[START OF STORED ROWS]

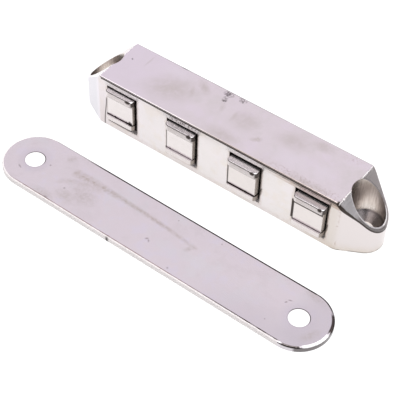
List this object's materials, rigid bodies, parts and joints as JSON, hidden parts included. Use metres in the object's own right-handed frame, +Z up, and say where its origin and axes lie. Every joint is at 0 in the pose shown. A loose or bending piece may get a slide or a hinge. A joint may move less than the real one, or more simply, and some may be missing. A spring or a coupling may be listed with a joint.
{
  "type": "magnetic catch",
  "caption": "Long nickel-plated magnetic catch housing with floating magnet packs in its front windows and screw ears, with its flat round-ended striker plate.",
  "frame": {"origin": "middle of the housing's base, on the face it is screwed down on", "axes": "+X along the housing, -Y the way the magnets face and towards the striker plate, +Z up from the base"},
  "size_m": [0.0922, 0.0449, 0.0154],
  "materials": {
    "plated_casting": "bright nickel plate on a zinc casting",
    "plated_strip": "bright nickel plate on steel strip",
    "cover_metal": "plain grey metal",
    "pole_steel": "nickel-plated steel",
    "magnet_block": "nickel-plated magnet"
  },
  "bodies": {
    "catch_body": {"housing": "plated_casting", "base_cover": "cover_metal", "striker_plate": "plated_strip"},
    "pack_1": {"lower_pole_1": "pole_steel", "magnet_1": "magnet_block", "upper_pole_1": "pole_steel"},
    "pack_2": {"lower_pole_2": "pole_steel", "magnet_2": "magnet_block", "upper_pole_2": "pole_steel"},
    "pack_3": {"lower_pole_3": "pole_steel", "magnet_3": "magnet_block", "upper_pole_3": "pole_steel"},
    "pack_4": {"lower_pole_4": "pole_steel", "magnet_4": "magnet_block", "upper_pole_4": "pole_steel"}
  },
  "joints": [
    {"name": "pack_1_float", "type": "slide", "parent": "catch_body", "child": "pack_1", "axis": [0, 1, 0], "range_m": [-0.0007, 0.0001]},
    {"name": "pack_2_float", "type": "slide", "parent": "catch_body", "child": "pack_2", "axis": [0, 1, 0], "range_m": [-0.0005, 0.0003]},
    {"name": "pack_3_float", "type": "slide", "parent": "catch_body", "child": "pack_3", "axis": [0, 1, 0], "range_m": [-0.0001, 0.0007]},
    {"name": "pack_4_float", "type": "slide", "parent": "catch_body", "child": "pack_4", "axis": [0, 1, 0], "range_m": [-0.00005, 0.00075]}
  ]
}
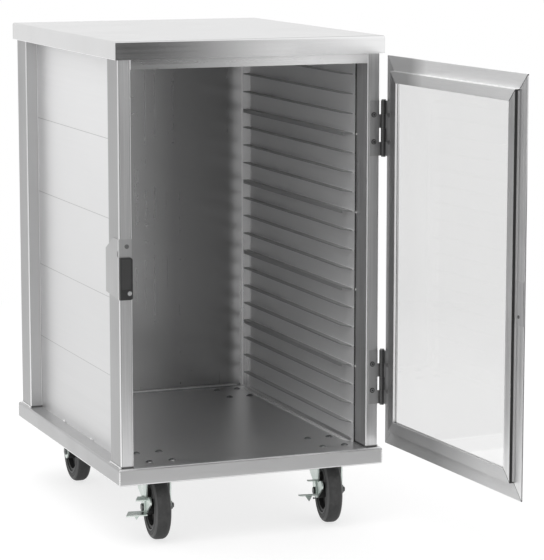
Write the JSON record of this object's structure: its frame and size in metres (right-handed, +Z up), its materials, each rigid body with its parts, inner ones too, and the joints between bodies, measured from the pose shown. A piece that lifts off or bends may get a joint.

[END OF STORED ROWS]

Reproduce the records in full, exactly as written.

### COMPLETE RESPONSE
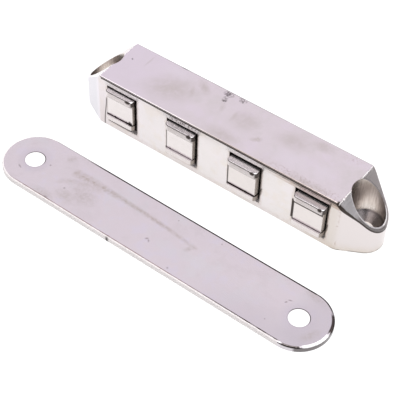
List this object's materials, rigid bodies, parts and joints as JSON, hidden parts included. Use metres in the object's own right-handed frame, +Z up, and say where its origin and axes lie. Every joint is at 0 in the pose shown. A loose or bending piece may get a slide or a hinge. A joint may move less than the real one, or more simply, and some may be missing. A spring or a coupling may be listed with a joint.
{
  "type": "magnetic catch",
  "caption": "Long nickel-plated magnetic catch housing with floating magnet packs in its front windows and screw ears, with its flat round-ended striker plate.",
  "frame": {"origin": "middle of the housing's base, on the face it is screwed down on", "axes": "+X along the housing, -Y the way the magnets face and towards the striker plate, +Z up from the base"},
  "size_m": [0.0922, 0.0449, 0.0154],
  "materials": {
    "plated_casting": "bright nickel plate on a zinc casting",
    "plated_strip": "bright nickel plate on steel strip",
    "cover_metal": "plain grey metal",
    "pole_steel": "nickel-plated steel",
    "magnet_block": "nickel-plated magnet"
  },
  "bodies": {
    "catch_body": {"housing": "plated_casting", "base_cover": "cover_metal", "striker_plate": "plated_strip"},
    "pack_1": {"lower_pole_1": "pole_steel", "magnet_1": "magnet_block", "upper_pole_1": "pole_steel"},
    "pack_2": {"lower_pole_2": "pole_steel", "magnet_2": "magnet_block", "upper_pole_2": "pole_steel"},
    "pack_3": {"lower_pole_3": "pole_steel", "magnet_3": "magnet_block", "upper_pole_3": "pole_steel"},
    "pack_4": {"lower_pole_4": "pole_steel", "magnet_4": "magnet_block", "upper_pole_4": "pole_steel"}
  },
  "joints": [
    {"name": "pack_1_float", "type": "slide", "parent": "catch_body", "child": "pack_1", "axis": [0, 1, 0], "range_m": [-0.0007, 0.0001]},
    {"name": "pack_2_float", "type": "slide", "parent": "catch_body", "child": "pack_2", "axis": [0, 1, 0], "range_m": [-0.0005, 0.0003]},
    {"name": "pack_3_float", "type": "slide", "parent": "catch_body", "child": "pack_3", "axis": [0, 1, 0], "range_m": [-0.0001, 0.0007]},
    {"name": "pack_4_float", "type": "slide", "parent": "catch_body", "child": "pack_4", "axis": [0, 1, 0], "range_m": [-0.00005, 0.00075]}
  ]
}
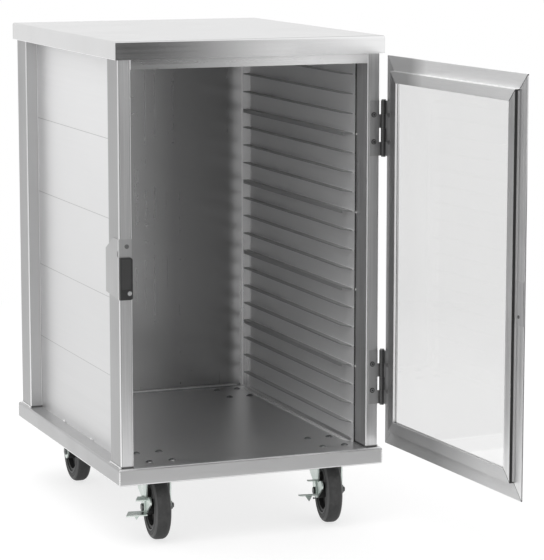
Write the JSON record of this object's structure: its frame and size in metres (right-handed, +Z up), its materials, each rigid body with its parts, inner ones too, and the joints between bodies, measured from the pose shown. A piece that lifts off or bends may get a joint.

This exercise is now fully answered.